Requirements:
Reproduce every entry exactly, without alteration.

(Object data in JSON)
((

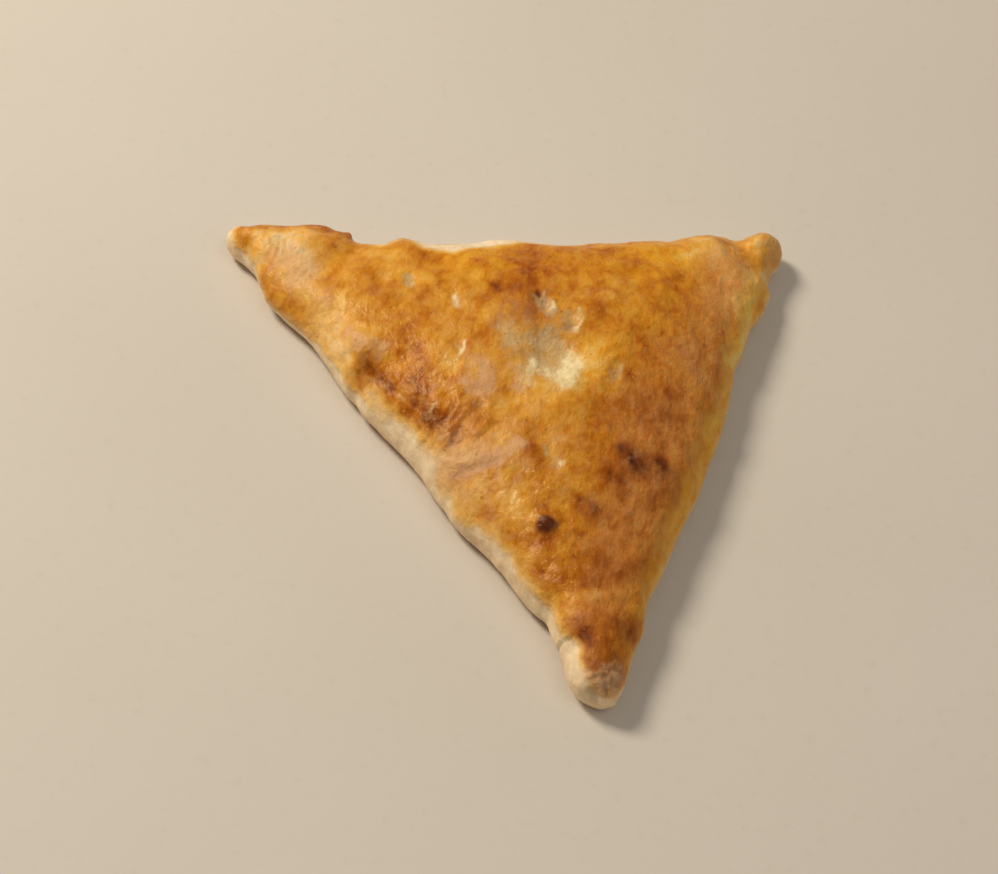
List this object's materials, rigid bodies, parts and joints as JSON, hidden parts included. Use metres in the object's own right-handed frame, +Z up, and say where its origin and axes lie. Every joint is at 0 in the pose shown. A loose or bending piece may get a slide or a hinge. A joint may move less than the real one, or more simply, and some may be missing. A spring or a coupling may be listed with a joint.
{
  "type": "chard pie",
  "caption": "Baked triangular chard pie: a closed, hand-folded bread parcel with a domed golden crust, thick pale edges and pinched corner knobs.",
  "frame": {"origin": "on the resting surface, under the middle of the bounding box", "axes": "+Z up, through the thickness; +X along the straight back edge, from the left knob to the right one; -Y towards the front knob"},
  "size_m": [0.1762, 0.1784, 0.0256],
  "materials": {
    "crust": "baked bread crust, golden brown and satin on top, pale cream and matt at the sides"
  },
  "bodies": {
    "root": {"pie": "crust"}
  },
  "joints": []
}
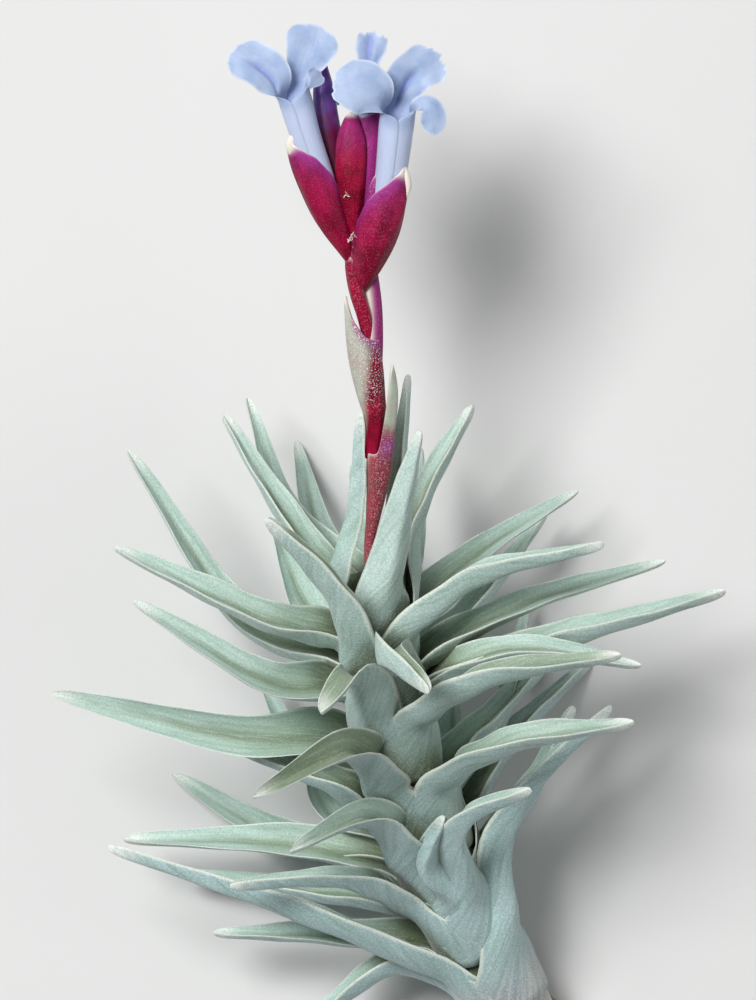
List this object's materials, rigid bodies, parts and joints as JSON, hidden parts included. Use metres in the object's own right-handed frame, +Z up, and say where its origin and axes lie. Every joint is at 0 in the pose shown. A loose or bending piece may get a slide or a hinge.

))

Full solution:
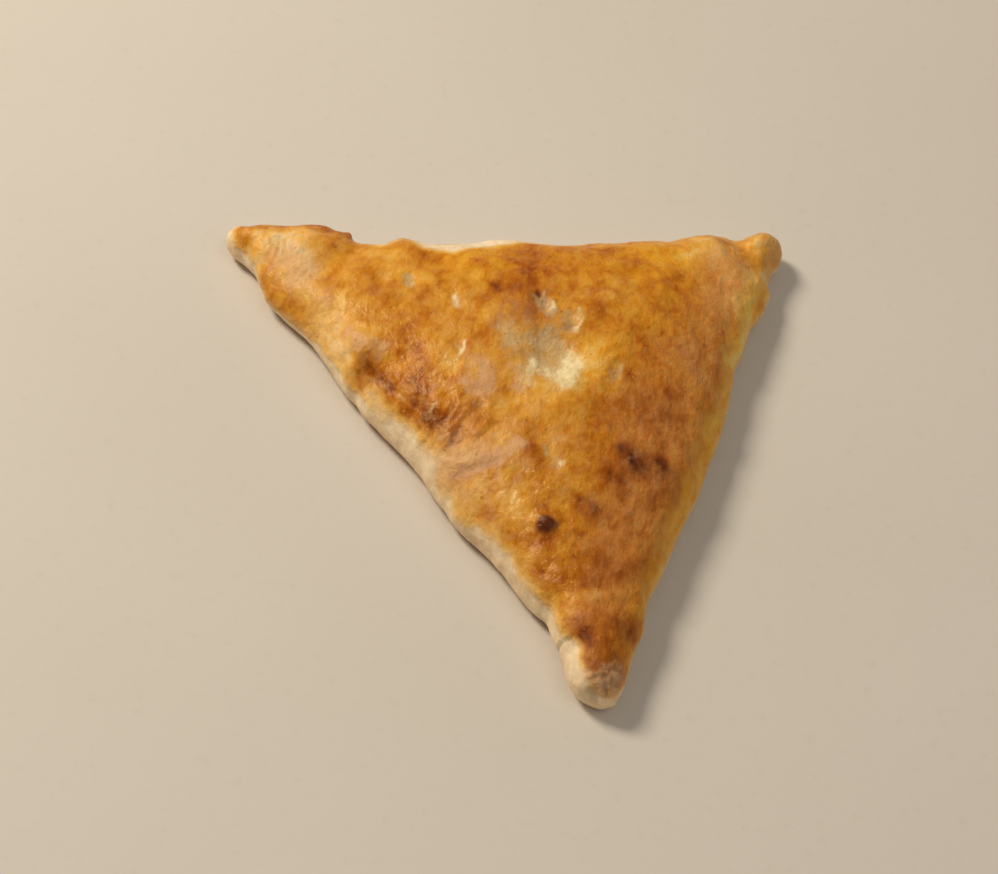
List this object's materials, rigid bodies, parts and joints as JSON, hidden parts included. Use metres in the object's own right-handed frame, +Z up, and say where its origin and axes lie. Every joint is at 0 in the pose shown. A loose or bending piece may get a slide or a hinge. A joint may move less than the real one, or more simply, and some may be missing. A spring or a coupling may be listed with a joint.
{
  "type": "chard pie",
  "caption": "Baked triangular chard pie: a closed, hand-folded bread parcel with a domed golden crust, thick pale edges and pinched corner knobs.",
  "frame": {"origin": "on the resting surface, under the middle of the bounding box", "axes": "+Z up, through the thickness; +X along the straight back edge, from the left knob to the right one; -Y towards the front knob"},
  "size_m": [0.1762, 0.1784, 0.0256],
  "materials": {
    "crust": "baked bread crust, golden brown and satin on top, pale cream and matt at the sides"
  },
  "bodies": {
    "root": {"pie": "crust"}
  },
  "joints": []
}
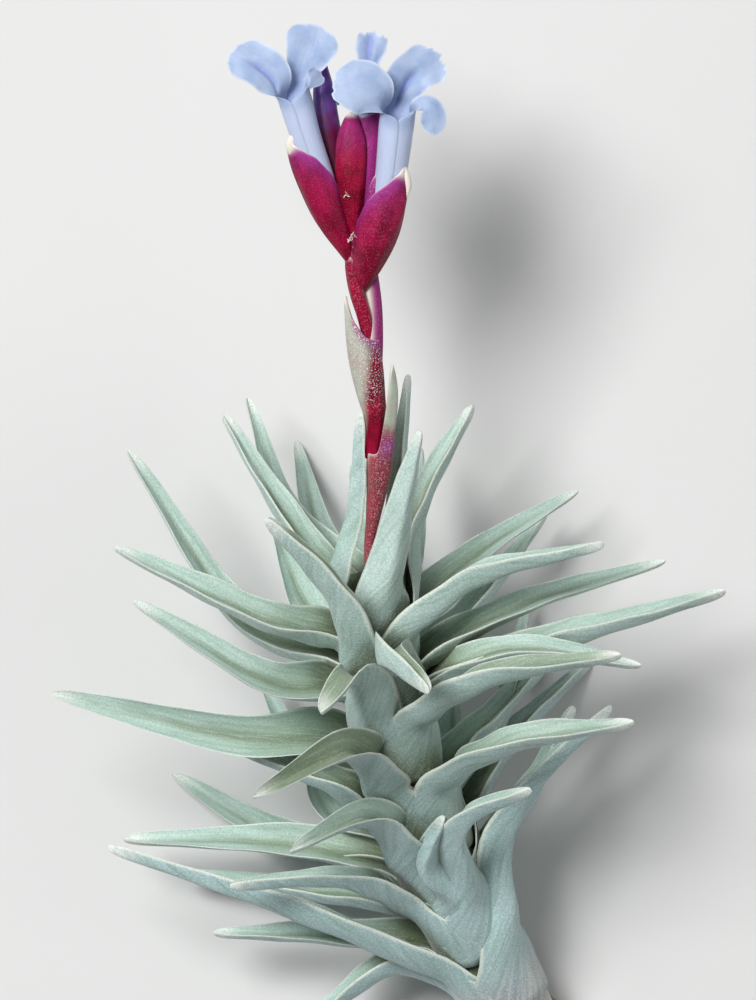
List this object's materials, rigid bodies, parts and joints as JSON, hidden parts included. Use metres in the object's own right-handed frame, +Z up, and say where its origin and axes lie. Every joint is at 0 in the pose shown. A loose or bending piece may get a slide or a hinge.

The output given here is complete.